A few years ago, Joe Paterno and Penn State, facing an open-records lawsuit from reporter Jan Murphy and the Patriot-News, fought like crazy to prevent salary information about university employees from becoming public. Murphy and the paper won a court ruling only to see Paterno et al. appeal the decision to Pennsylvania's Supreme Court, which in 2007 affirmed the lower court's decision. Two years later, Pennsylvania passed the Right to Know Law, which forces Penn State to report some salary information, including how much Paterno and his "bosses" make. Below is the compensation breakdown from the latest report (click to enlarge; the full report is at bottom).
Paterno makes a total of $1,022,794. President Graham Spanier makes $813,855. What do these numbers tell us, aside from the fact that Paterno is probably underpaid by the cock-eyed standards of big-time college football? They point to the power dynamic at Penn State. And let's not kid anyone—that dynamic is a big reason it took so long for the Sandusky horrors to surface.
All you have to do is look at the salaries. Penn State is only required to report the figures for state officials and its highest-paid employees. Which is why you won't find on the list Paterno's presumptive immediate superior, Tim Curley, the man to whom Paterno relayed his graduate assistant's now-infamous eyewitness account and thus apparently met the minimum standard needed to wriggle free of any legal liability. Of course, Curley is not Paterno's boss in any meaningful sense of the word. Don't believe me? Take a gander at this story from the Pittsburgh Post-Gazette. It includes a scene in which Spanier and Curley showed up at Paterno's house in 2004 in an unsuccessful attempt to force him out as coach:
Paterno's doorbell rang Nov. 21, 2004—a Sunday—only one sunrise separating the coach from the conclusion of a 4-7 football season. Four high-ranking Penn State officials, including university president Graham Spanier and athletic director Tim Curley, walked into Paterno's home and told him, for the second time in less than two weeks, that they wished him to stop coaching, either at that minute or very soon.
Curley, Spanier and the others arrived with a message they had heard from many. The 2004 season convinced legions that Paterno was instinctively driving his program to its grave. For the first time, folks spotted the coach's sincere, growling confidence and figured it the root of his decay.

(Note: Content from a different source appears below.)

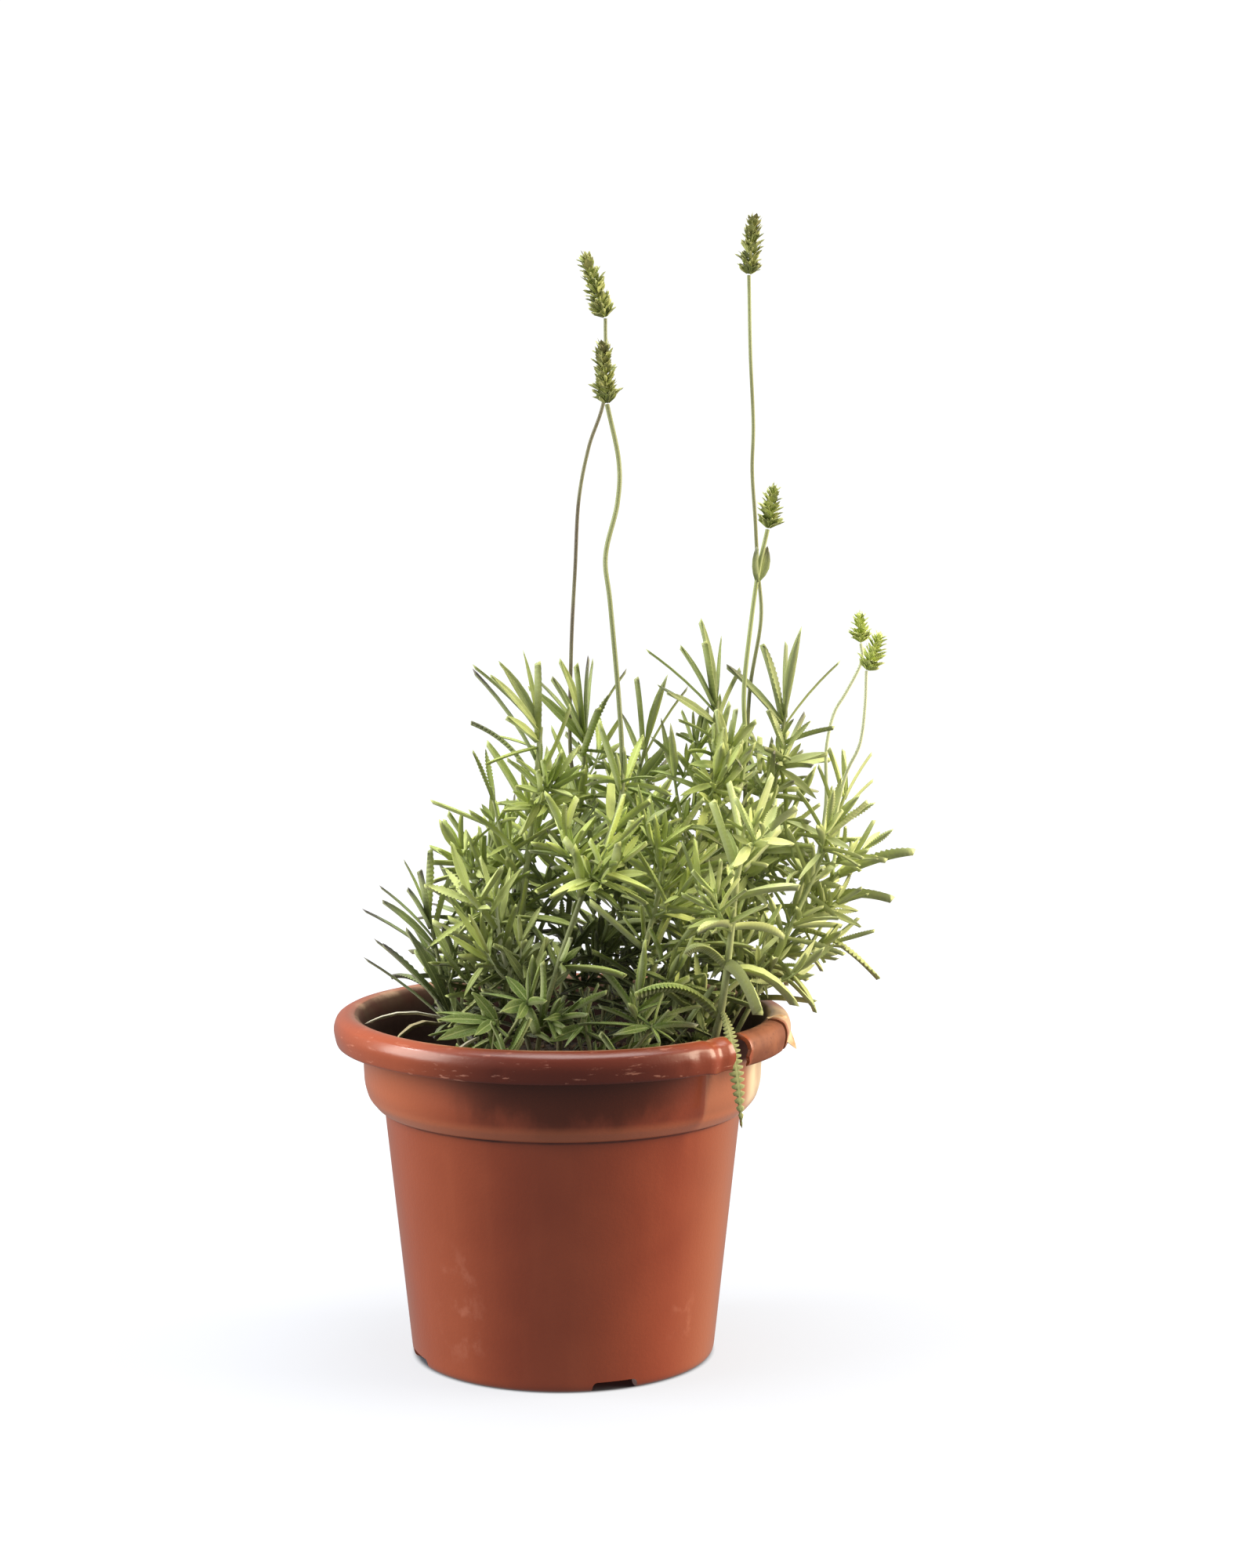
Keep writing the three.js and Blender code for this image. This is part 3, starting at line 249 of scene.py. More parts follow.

The four men who arranged the meeting with Paterno spoke first.
Recalled Paterno during a recent interview: "The direction they wanted to take was, 'Maybe it's time to go, Joe. You ought to think about getting out of it.' I had not intended to discuss that with them, because I felt I would know when to get out of it." (In describing the meeting, Paterno refused to identify the school administrators, saying "it wouldn't be fair to them.")
So Paterno, speaking to the four school officials only briefly that day, stressed several things. He refused to quit. He hoped to prevent Penn State from imitating Nebraska, a program that in 2003 fired head coach Frank Solich despite a 10-3 season. He shared his observations: that Penn State needed only two or three blue-chip recruits to swing its fortune in time for 2005 season; that he wished to keep his staff together; that the Lions were close to a special year.
"That's all I said to them," Paterno said. "They didn't quite understand where I was coming from or what it took to get a football program going. ... I said, 'Relax. Get off my backside.' "
OK! The coach, at least, has one thing going for him now. According to the lawsuit I cited at the top of the post, he'll be eligible upon retirement to collect benefits through the Commonwealth of Pennsylvania's retirement plan. Paterno is eligible to collect this Commonwealth pension even though he is an employee of what we learned earlier today is a non-Commonwealth agency. That's a boss, people.